3. You say that the re-connected brain would give you the mistaken impression that both experiences belonged to you, but this is illusory (as would be the case of your neighbor's brain connected to yours). What is the essential difference between the impression you are calling mistaken and the ordinary impression of calling whatever experience you had last week yours? In both cases, does it not depend solely on the recollection that they were immediate and first-person? How could the same reasoning be accurate in the second case and not the first?
I'm all for this, but I think Zuboff's particular route to justifying it is leaky, unfortunately, not least because of (a) his arguments about probability, taken separately from (b) his 'duplicate brain' scenarios, and (c) his distinctions between subjective and objective individuation. I have problems with all three of those.

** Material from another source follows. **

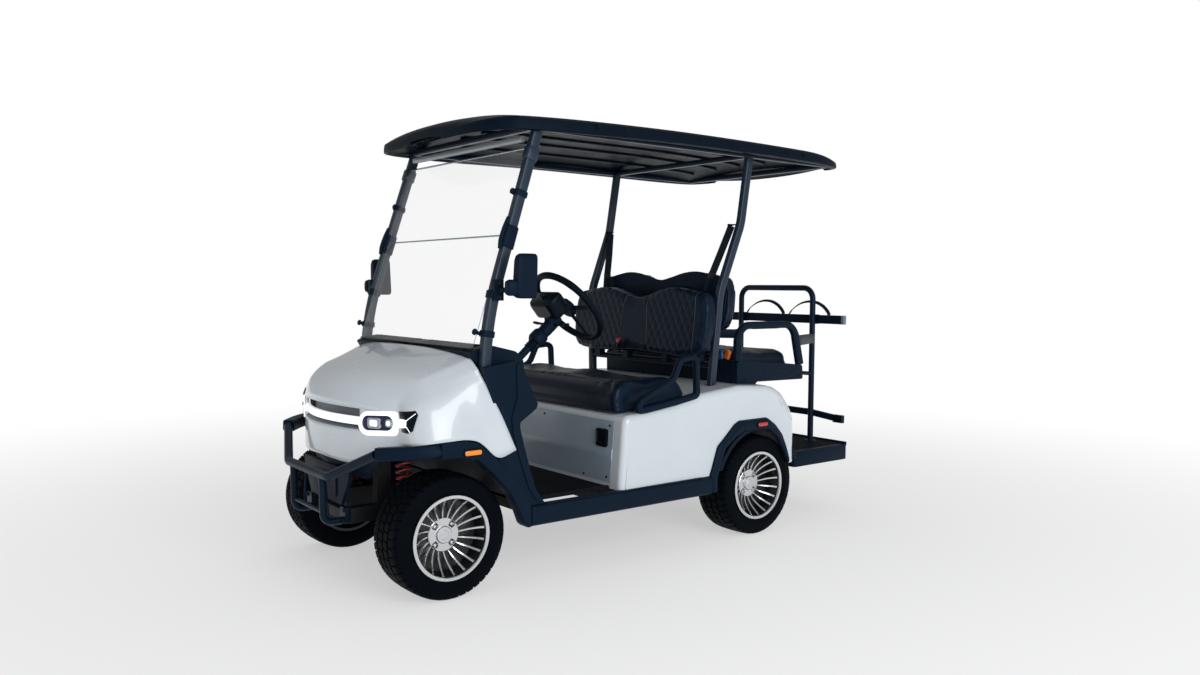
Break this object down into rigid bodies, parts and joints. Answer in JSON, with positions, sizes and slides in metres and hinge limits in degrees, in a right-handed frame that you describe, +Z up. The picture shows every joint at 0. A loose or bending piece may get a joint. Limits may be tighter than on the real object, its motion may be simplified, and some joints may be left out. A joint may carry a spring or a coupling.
{
  "type": "golf cart with rear-facing bench",
  "caption": "Electric golf cart with roof, folding-type windscreen, forward bench, rear-facing bench, footplate and bag rack; wheels roll, front wheels steer, cushions lift.",
  "frame": {"origin": "on the ground under the middle of the cart's overall length and width", "axes": "+X to the cart's left, +Y to its rear, +Z up"},
  "size_m": [1.298, 2.85, 1.9119],
  "materials": {
    "black_steel": "powder coated, satin",
    "silver_paint": "gloss silver paint on moulded panels",
    "black_plastic": "textured moulding",
    "roof_plastic": "satin moulding",
    "rubber_mat": "ribbed mat",
    "motor_paint": "cast, painted",
    "battery_case": "plain case",
    "lamp_lens": "clear lens over white light strips",
    "amber_lens": "amber lens",
    "red_lens": "red lens",
    "clear_acrylic": "clear sheet",
    "black_leatherette": "quilted",
    "black_webbing": "woven webbing",
    "tyre": "moulded tread",
    "alloy": "machined faces, black pockets"
  },
  "bodies": {
    "chassis": {"frame": "black_steel", "frame_crossbeams": "black_steel", "frame_uprights": "black_steel", "rear_springs": "black_steel", "front_suspension": "black_steel", "rear_axle": "black_steel", "motor": "motor_paint", "battery": "battery_case", "floor": "rubber_mat", "sills": "black_plastic", "side_cowls": "black_plastic", "front_cowl": "silver_paint", "front_lamps": "lamp_lens", "dash": "black_plastic", "front_valance": "black_plastic", "fender_trims": "black_plastic", "front_markers": "amber_lens", "rear_body": "silver_paint", "access_panel": "silver_paint", "charge_socket": "black_plastic", "rear_lamps": "red_lens", "wheel_liners": "black_plastic", "roof": "roof_plastic", "roof_pillars": "black_steel", "roof_frame": "black_steel", "windscreen": "clear_acrylic", "front_seat_back": "black_leatherette", "rear_seat_back": "black_leatherette", "seat_back_frame": "black_steel", "hip_restraints": "black_steel", "rear_seat_pan": "black_plastic", "seat_hinges": "black_steel", "rear_armrests": "black_plastic", "rear_hoop": "black_steel", "bag_rack": "black_plastic", "footplate": "black_plastic", "brush_guard": "black_steel", "steering_column": "black_plastic", "mirrors": "black_plastic", "pedals": "black_plastic", "straps": "black_webbing"},
    "knuckle_left": {"knuckle_left": "black_steel"},
    "knuckle_right": {"knuckle_right": "black_steel"},
    "tie_rod": {"tie_rod": "black_steel"},
    "steering_wheel": {"steering_wheel": "black_plastic"},
    "front_cushion": {"front_cushion": "black_leatherette"},
    "rear_cushion": {"rear_cushion": "black_leatherette"},
    "wheel_front_left": {"tyre_front_left": "tyre", "rim_front_left": "alloy"},
    "wheel_front_right": {"tyre_front_right": "tyre", "rim_front_right": "alloy"},
    "wheel_rear_left": {"tyre_rear_left": "tyre", "rim_rear_left": "alloy"},
    "wheel_rear_right": {"tyre_rear_right": "tyre", "rim_rear_right": "alloy"}
  },
  "joints": [
    {"name": "steer_left", "type": "hinge", "parent": "chassis", "child": "knuckle_left", "pos_m": [0.345, -1.065, 0.24], "axis": [0, 0, 1], "range_deg": [-28, 28]},
    {"name": "steer_right", "type": "hinge", "parent": "chassis", "child": "knuckle_right", "pos_m": [-0.345, -1.065, 0.24], "axis": [0, 0, 1], "range_deg": [-28, 28]},
    {"name": "tie_rod_shift", "type": "slide", "parent": "chassis", "child": "tie_rod", "axis": [1, 0, 0], "range_m": [-0.0515, 0.0515]},
    {"name": "steering_turn", "type": "hinge", "parent": "chassis", "child": "steering_wheel", "pos_m": [0.27, -0.327, 1.098], "axis": [0, 0.766, 0.6428], "range_deg": [-337, 337]},
    {"name": "front_seat_lift", "type": "hinge", "parent": "chassis", "child": "front_cushion", "pos_m": [0, 0.143, 0.705], "axis": [1, 0, 0], "range_deg": [-60, 0]},
    {"name": "rear_seat_lift", "type": "hinge", "parent": "chassis", "child": "rear_cushion", "pos_m": [0, 0.524, 0.852], "axis": [1, 0, 0], "range_deg": [0, 60]},
    {"name": "roll_front_left", "type": "hinge", "parent": "knuckle_left", "child": "wheel_front_left", "pos_m": [0.457, -1.065, 0.24], "axis": [1, 0, 0], "continuous": true},
    {"name": "roll_front_right", "type": "hinge", "parent": "knuckle_right", "child": "wheel_front_right", "pos_m": [-0.457, -1.065, 0.24], "axis": [1, 0, 0], "continuous": true},
    {"name": "roll_rear_left", "type": "hinge", "parent": "chassis", "child": "wheel_rear_left", "pos_m": [0.479, 0.595, 0.24], "axis": [1, 0, 0], "continuous": true},
    {"name": "roll_rear_right", "type": "hinge", "parent": "chassis", "child": "wheel_rear_right", "pos_m": [-0.479, 0.595, 0.24], "axis": [1, 0, 0], "continuous": true}
  ],
  "couplings": [
    {"joint": "steer_right", "follows": "steer_left", "ratio": 1},
    {"joint": "tie_rod_shift", "follows": "steer_left", "m_per_rad": -0.105},
    {"joint": "steering_turn", "follows": "steer_left", "ratio": 12}
  ]
}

That's fine, you don't have to agree with them. But it's disingenuous to suggest that Zuboff is positing anything mystical or wants us to be nice to each other just because. He structures his arguments in such a way that to reject their conclusions always seems to imply accepting conclusions that are either contradictory or unsatisfactory at addressing the problem. And it's my opinion that his view is the one that is most grounded in science and modern physics, because (a) it leaves no immaterial selves that have to be assigned to 'haunt' particular conscious beings, (b) it relegates conscious experience to the same perspective-dependent and non-absolute place that Copernicus and Einstein relegated the earth's position and the present moment, respectively, and (c) like all good hypotheses, it relieves an otherwise strained probability from all angles, not just relieving it for some while others remain strained.